Since Earth Day is so last week's news, we can get back to examining the fossil fuel industries' numerous recent contributions to the environment. BP's deadly oil rig fiasco is a hot news topic since it is leaking 42,000 gallons of oil daily into the Gulf of Mexico and now threatens the Louisiana coast. But there have been a slew of other recent spills from oil, gas and coal operations that typify the constant pollution problem with fossil fuels.
The widespread use of hydraulic fracturing to get at hard-to-reach hydrocarbon supplies has lots of folks wondering whether the next fossil fuel disaster might happen in the Rocky Mountains or elsewhere at the hands of the fracking natural gas industry. The controversial practice of hydraulic fracturing - blasting a mixture of toxic chemicals, sand and water into rock formations to break apart rock and release hydrocarbons - is now used in some 90 percent of extraction projects targeting unconventional shale gas and coalbed methane in the U.S.
Increasing reliance on such techniques nationwide has heightened concern among citizens living near these projects, who fear the fracking could have devastating consequences for drinking water supplies.
There are plenty of documented examples of fracking operations contaminating water supplies that provide reason to worry. From Pennsylvania, to New York, to Wyoming, to New Mexico, to Ohio, to Virginia, to Arkansas, to Colorado, many families have watched their drinking water supplies fall victim to contamination thanks to hydraulic fracturing. Some have faced the grim discovery that the formerly pristine water entering their homes is, in several documented cases, flammable due to high levels of methane, the primary ingredient in natural gas. Yes, flammable tap water, brought to you by the natural gas industry.
For example, natural gas drilling has wrecked the drinking water supplies of at least 15 families in the northern Pennsylvania town of Dimock, where Houston-based Cabot Oil and Gas targets Marcellus Shale. The problem first came to light when Dimock resident Norma Fiorentino's water well famously blew up on New Year's Day 2009, tossing shards of an 8-foot concrete slab onto her lawn. The source of the explosion was methane buildup thanks to Cabot's fracking operations.

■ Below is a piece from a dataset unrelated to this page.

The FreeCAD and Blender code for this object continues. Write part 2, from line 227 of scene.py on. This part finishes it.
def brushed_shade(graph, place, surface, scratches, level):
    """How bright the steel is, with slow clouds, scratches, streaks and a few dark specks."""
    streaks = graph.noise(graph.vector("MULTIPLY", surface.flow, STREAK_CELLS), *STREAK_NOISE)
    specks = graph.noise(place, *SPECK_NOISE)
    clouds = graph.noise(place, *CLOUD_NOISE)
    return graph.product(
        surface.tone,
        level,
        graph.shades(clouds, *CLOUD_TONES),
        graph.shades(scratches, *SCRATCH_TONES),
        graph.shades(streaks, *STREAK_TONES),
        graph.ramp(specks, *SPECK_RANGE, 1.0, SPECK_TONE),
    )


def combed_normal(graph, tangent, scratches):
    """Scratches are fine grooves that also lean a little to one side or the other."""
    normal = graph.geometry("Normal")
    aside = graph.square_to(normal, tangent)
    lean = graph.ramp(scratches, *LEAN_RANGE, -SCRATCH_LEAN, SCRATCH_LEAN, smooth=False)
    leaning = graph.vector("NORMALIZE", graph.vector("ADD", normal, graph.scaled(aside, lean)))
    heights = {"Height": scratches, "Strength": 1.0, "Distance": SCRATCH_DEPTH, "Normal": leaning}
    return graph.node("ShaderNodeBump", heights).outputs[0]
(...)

This month, in one of the largest punitive actions in Pennsylvania DEP history, the agency fined Cabot $240,000, ordered it to cap three of its active wells, and to permanently provide drinking water to 14 of the affected families.

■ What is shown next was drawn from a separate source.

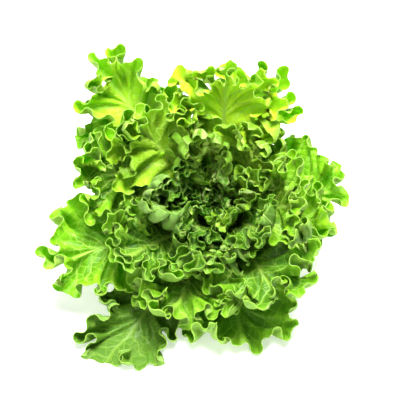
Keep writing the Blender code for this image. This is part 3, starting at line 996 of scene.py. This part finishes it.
def makeStemMaterial():
    material, tree, shader = startMaterial("stem flesh")
    grain = objectNoise(tree, 120.0, 4.0, (-900, 0))
    height = attribute(tree, "height", (-1100, -300))
    flesh = mixColour(tree, grain, stemTone["flesh"], stemTone["light"], (-600, 0))
    green = ramp(tree, height, 16.0, 34.0, (-800, -300))
    flesh = mixColour(tree, green, flesh, stemTone["green"], (-400, 0))
    brown = mathNode(tree, "MULTIPLY", ramp(tree, height, 1.2, 0.0, (-800, -500)), 0.55, (-600, -500))
    flesh = mixColour(tree, brown, flesh, stemTone["brown"], (-200, 0))
    tree.links.new(flesh, shader.inputs["Base Color"])
    shader.inputs["Roughness"].default_value = 0.5
    shader.inputs["Subsurface Weight"].default_value = 0.2
    shader.inputs["Subsurface Scale"].default_value = 0.003
    addBump(tree, shader, grain, 0.4, 0.0006, (-400, -300))
    return material


def makeStem():
    bm = bmesh.new()
    bmesh.ops.create_uvsphere(bm, u_segments=96, v_segments=64, radius=1.0)
    path = np.array(stemProfile())
    run = np.concatenate([[0.0], np.cumsum(np.hypot(*np.diff(path, axis=0).T))])
    heights = []
    for vert in bm.verts:
        x, y, z = vert.co
        turn = math.degrees(math.atan2(x, y))
        place = (1.0 - math.acos(max(-1.0, min(1.0, z))) / math.pi) * run[-1]
        r = float(np.interp(place, run, path[:, 0]))
        h = float(np.interp(place, run, path[:, 1]))
        if place < run[1]:  # rings in the cut
            h += 0.25 * (1.0 + math.cos(0.55 * r)) * smooth((stem["buttRadius"] - r) / 4.0)
        else:  # scars of leaves that were picked off
            scar = 0.5 * math.sin(math.radians(3.0 * turn) + 0.5 * h) * smooth((h - 1.0) / 5.0)
            r += min(scar, 0.3) * smooth(r / 8.0)
        vert.co = Vector(toWorld(np.array(r), np.array(h), np.array(turn)) * mm + headShift)
        heights.append(h)
    mesh = bpy.data.meshes.new("stem_fine")
    bmesh.ops.recalc_face_normals(bm, faces=bm.faces)
    bm.to_mesh(mesh)
    bm.free()
    mesh.attributes.new("height", "FLOAT", "POINT").data.foreach_set("value", heights)
    mesh.materials.append(makeStemMaterial())
    mesh.shade_smooth()
    piece = bpy.data.objects.new("stem_fine", mesh)
    bpy.context.scene.collection.objects.link(piece)
    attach(piece, "root")
    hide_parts("stem")


makeStem()
print("stem made")


# Floor, lights and camera
ground = {
    "colour": (0.93, 0.935, 0.94, 1.0),
    "half": 14.0,           # of its side
    "glow": 0.45,
    "moreGlow": 0.5,        # of the far floor, which the lights don't reach, so that it stays white
    "far": (0.7, 3.5),      # metres over which it grows
}
lights = {  # place, what it points at, size and power
    "key": ((0.1, -0.05, 1.4), (0.0, 0.0, 0.1), 0.7, 45.0),
    "fill": ((-0.6, -1.2, 0.9), (0.0, 0.0, 0.1), 1.0, 6.0),
    "rear": ((-0.1, 1.0, 0.9), (0.0, 0.0, 0.12), 0.8, 8.0),
}
worldGlow = 0.09
shot = {"azimuth": 10.0, "elevation": 38.0, "distance": 0.969, "lens": 85.0, "shift": (0.012, -0.019)}


def makeFloor():
    material, tree, shader = startMaterial("floor white")
    shader.inputs["Base Color"].default_value = ground["colour"]
    shader.inputs["Roughness"].default_value = 0.7
    shader.inputs["Emission Color"].default_value = (1.0, 1.0, 1.0, 1.0)
    where = addNode(tree, "ShaderNodeTexCoord", (-900, 0))
    away = addNode(tree, "ShaderNodeVectorMath", (-700, 0), operation="LENGTH")
    tree.links.new(where.outputs["Object"], away.inputs[0])
    far = ramp(tree, away.outputs["Value"], *ground["far"], (-500, 0))
    glow = mathNode(tree, "MULTIPLY_ADD", far, ground["moreGlow"], (-300, 0))
    glow.node.inputs[2].default_value = ground["glow"]
    tree.links.new(glow, shader.inputs["Emission Strength"])
    bm = bmesh.new()
    bmesh.ops.create_grid(bm, x_segments=2, y_segments=2, size=ground["half"])
    mesh = bpy.data.meshes.new("floor")
    bm.to_mesh(mesh)
    bm.free()
    mesh.materials.append(material)
    floor = bpy.data.objects.new("floor", mesh)
    bpy.context.scene.collection.objects.link(floor)


def aim(thing, direction):
    thing.rotation_mode = "QUATERNION"
    thing.rotation_quaternion = direction.to_track_quat("-Z", "Y")


def addArea(name, place, target, size, power):
    light = bpy.data.lights.new(name, "AREA")
    light.size = size
    light.energy = power
    lamp = bpy.data.objects.new(name, light)
    bpy.context.scene.collection.objects.link(lamp)
    lamp.location = place
    aim(lamp, Vector(target) - Vector(place))


def makeWorld():
    world = bpy.data.worlds.new("studio")
    bpy.context.scene.world = world
    world.use_nodes = True
    background = world.node_tree.nodes["Background"]
    background.inputs["Color"].default_value = (1.0, 1.0, 1.0, 1.0)
    background.inputs["Strength"].default_value = worldGlow


def makeCamera():
    lens = bpy.data.cameras.new("camera")
    lens.lens = shot["lens"]
    lens.shift_x, lens.shift_y = shot["shift"]
    camera = bpy.data.objects.new("camera", lens)
    bpy.context.scene.collection.objects.link(camera)
    bpy.context.scene.camera = camera
    low, high = (Vector(c) for c in cadBox)
    azimuth, elevation = math.radians(shot["azimuth"]), math.radians(shot["elevation"])
    back = Vector((math.sin(azimuth) * math.cos(elevation), -math.cos(azimuth) * math.cos(elevation),
                   math.sin(elevation)))
    camera.location = (low + high) / 2.0 + back * shot["distance"]
    aim(camera, -back)


makeFloor()
makeWorld()
for name, settings in lights.items():
    addArea(name, *settings)
makeCamera()
bpy.context.scene.view_settings.view_transform = "Standard"
print("stage made")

That's a step in the right direction, although Cabot's cavalier response to the residents when the contamination problems surfaced was pretty horrifying:
"When our drinking water became contaminated with methane, we asked Cabot what to do. They said, 'Oh, let it sit for thirty seconds 'til the bubbles settle down, then you can drink it,'" Dimock resident Jean Carter said last Monday. "But I didn't feel good for a long time; I felt light-headed and dizzy, with a lot of headaches. My health went down." Carter said she and her husband Ronald spent $6000 for water filtration systems for their household and their son's household. But even that was inadequate to protect their health. The family was forced to bring all its drinking water in from elsewhere.
Water contamination from hydraulic fracturing isn't the only threat of natural gas extraction, there are oil spills and damage to wildlife habitat and cultural resources to deal with as well.

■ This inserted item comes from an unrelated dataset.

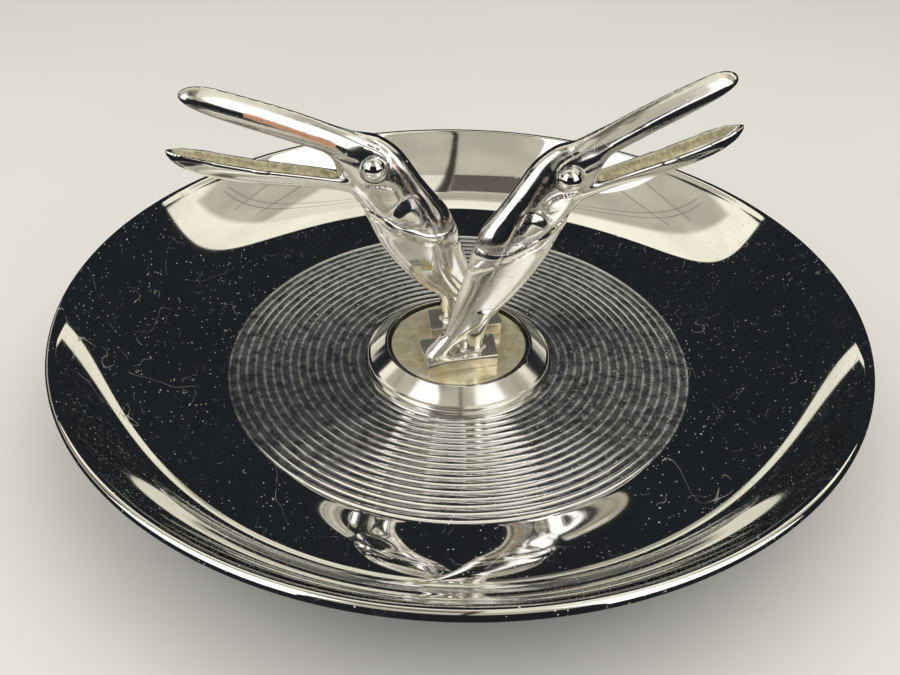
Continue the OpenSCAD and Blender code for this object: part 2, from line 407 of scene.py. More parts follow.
def casting_material(name, copper=None, yellow=None):
    """Worn bright plate, with a bare copper streak and a yellow crust where their places are given.

    The mesh's marks say where the dirt, the pits with their painted dark reflection, stains, the rough trough
    and the duller foot are.
    """
    s = Shader(name)
    haze = s.noise(60, 3, 0.6)
    fine = s.noise(1500, 2)
    colour = s.mix(s.ramp(haze, 0.4, 0.75), (0.91, 0.90, 0.88), (0.83, 0.81, 0.76))
    gloss = s.math("MULTIPLY_ADD", fine, 0.03, s.ramp(haze, 0.35, 0.7, 0.09, 0.16))
    lines = s.times(hairlines(s, 60, 0.0025, 0.52), 0.3)
    gloss = s.math("ADD", gloss, lines)
    grime = s.times(s.mark("grime"), s.ramp(s.noise(420, 3, 0.7), 0.42, 0.62))
    pits = s.times(s.mark("pits_and_painted_reflection"), s.ramp(s.noise(1800, 3, 0.7), 0.52, 0.66))
    stain = s.times(s.mark("stained"), s.ramp(s.noise(420, 3, 0.6), 0.38, 0.58))
    # Painted dark reflection: this mark darkens the colour evenly over the valley, the pocket's lower slope
    # and the bill's lower side, besides the real pitting.
    colour = s.mix(s.times(s.mark("pits_and_painted_reflection"), 0.55), colour, PIT_DARK_AND_PAINTED_REFLECTION)
    colour = s.mix(s.times(stain, 0.6), colour, BROWN_STAIN)
    dust = s.times(specks(s, 700, 0.32, 0.08), 0.7)
    crumbs = s.times(specks(s, 1100, 0.36, 0.35), s.times(pits, 0.9))
    dust = s.larger(dust, crumbs)
    colour = s.mix(dust, colour, PALE_DUST)
    colour = s.mix(s.times(grime, 0.75), colour, BROWN_DIRT)
    gloss = s.larger(gloss, s.times(s.larger(grime, pits), 0.45))
    trough, foot = s.mark("trough"), s.mark("foot")
    grain = s.noise(650, 4, 0.7)
    rough_colour = s.mix(s.ramp(grain, 0.35, 0.65), (0.86, 0.79, 0.50), (0.46, 0.40, 0.22))
    colour = s.mix(s.times(trough, 0.9), colour, rough_colour)
    foot_colour = s.mix(s.ramp(s.noise(300, 4, 0.65), 0.35, 0.65), (0.80, 0.77, 0.64), (0.55, 0.50, 0.36))
    colour = s.mix(s.times(foot, 0.6), colour, foot_colour)
    duller = s.larger(s.times(trough, 0.45), s.times(foot, 0.1))
    gloss = s.larger(gloss, duller)
    covered = s.larger(s.times(trough, 0.6), s.times(foot, 0.15))
    metal = s.math("SUBTRACT", 1.0, covered)
    metal = s.math("SUBTRACT", metal, s.larger(dust, s.times(grime, 0.6)), clamp=True)
    for patch, tint, least in ((copper, BARE_COPPER, 0.3), (yellow, YELLOW_CRUST, 0.42)):
        if patch:
            cover = s.times(s.along(*patch), s.ramp(s.noise(900, 3, 0.7), least, least + 0.14))
            colour = s.mix(cover, colour, tint)
            gloss = s.larger(gloss, s.times(cover, 0.3))
            metal = s.times(metal, s.math("MULTIPLY_ADD", cover, -0.75, 1.0))
    height = s.math("MULTIPLY_ADD", s.noise(170, 2, 0.5), 0.9, s.times(pits, -1.6))
    height = s.math("MULTIPLY_ADD", s.times(grain, trough), 9.0, height)
    s.bump(height, 0.012 * MM)
    return s.set(Base_Color=colour, Roughness=gloss, Metallic=metal)


def eye_material():
    """Bright plate without dust."""
    return chrome("eye_plate", (0.90, 0.89, 0.87), (0.82, 0.80, 0.76), 0.03, (260, 0.004)).material


def seat_material():
    """Dull nickel, tan with age, with darker blotches, and a painted dark ring of shade round its edge."""
    s = Shader("seat_nickel")
    blotch = s.noise(240, 4, 0.65, 0.4)
    fine = s.noise(1800, 3, 0.6)
    colour = s.mix(s.ramp(blotch, 0.35, 0.68), (0.86, 0.79, 0.56), (0.62, 0.53, 0.30))
    colour = s.mix(s.ramp(s.noise(90, 3, 0.6), 0.45, 0.7, 0, 0.6), colour, (0.60, 0.59, 0.52))
    # Painted shade: this dark ring round the disc's edge stands in for the shadow in the gap under the
    # collar's rebate.
    edge = s.ramp(s.from_axis(), SEAT_R - 0.4 * MM, SEAT_R - 0.1 * MM, 0, 0.9)
    colour = s.mix(edge, colour, (0.03, 0.03, 0.025))
    mottle = s.math("ADD", s.times(blotch, 0.7), s.times(fine, 0.3))
    gloss = s.ramp(mottle, 0.3, 0.75, 0.12, 0.3)
    s.bump(s.math("ADD", blotch, s.times(fine, 0.3)), 0.02 * MM)
    return s.set(Base_Color=colour, Roughness=gloss, Metallic=0.55)


def steel_material():
    """Zinc plated steel with its fine crystal pattern."""
    s = Shader("zinc_steel")
    flakes = s.cells(900)[1]
    blotch = s.noise(120, 3, 0.6)
    colour = s.mix(s.ramp(flakes, 0.2, 0.9), (0.55, 0.56, 0.57), (0.68, 0.68, 0.66))
    gloss = s.math("ADD", s.ramp(blotch, 0.3, 0.7, 0.28, 0.42), s.times(flakes, 0.08))
    s.bump(blotch, 0.01 * MM)
    return s.set(Base_Color=colour, Roughness=gloss, Metallic=1.0)


def felt_material():
    """Dark green felt."""
    s = Shader("green_felt")
    fibre = s.noise(3200, 4, 0.75, 1.2)
    cloud = s.noise(180, 3, 0.6)
    mixed = s.math("ADD", s.times(fibre, 0.65), s.times(cloud, 0.35))
    colour = s.mix(s.ramp(mixed, 0.3, 0.7), (0.025, 0.075, 0.045), (0.07, 0.16, 0.10))
    s.bump(fibre, 0.25 * MM)
    return s.set(Base_Color=colour, Roughness=0.95, Sheen_Weight=0.5, Sheen_Roughness=0.5)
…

Earlier this month, Bill Barrett Corporation (NYSE: BBG), a Denver-based natural gas drilling outfit, reported an oil spill into Utah's Nine Mile Creek from its Dry Canyon Compressor Station. Barrett Corp claims to have found no evidence of water pollution outside the affected area, though it took the company two days to "contain" the spill. Or did they?
A spokesman for the Utah Division of Oil Gas & Mining dubbed it "an unfortunate little spill," and acknowledged
that the source of the seepage has yet to be identified.
"The leakage certainly traveled downstream, but they were able to contain it, although our department does not yet know if they found the source."
The spokesman reiterated that there should be no major environmental damage, "as long as they locate the source of the leak."
How can the spill be considered "contained" if neither Barrett nor local officials know what the source of the spill was? Regardless, an "unfortunate little spill" is still a spill. Will "those mistakes" happen on the Roan?
Adding to the farce, Bill Barrett Corp spokesman Jim Felton had the nerve to tell Colorado newspaper The Daily Sentinel that his company doesn't make "those mistakes" and would never spill anything on Colorado's Roan Plateau, fully four days after his company had discovered oil spilling into Utah's Nine Mile Creek.
Bill Barrett spokesman Jim Felton said past spills around the plateau took place because of operator error.
"We're not going to make those mistakes," he said, citing the decades of experience company personnel have in the area.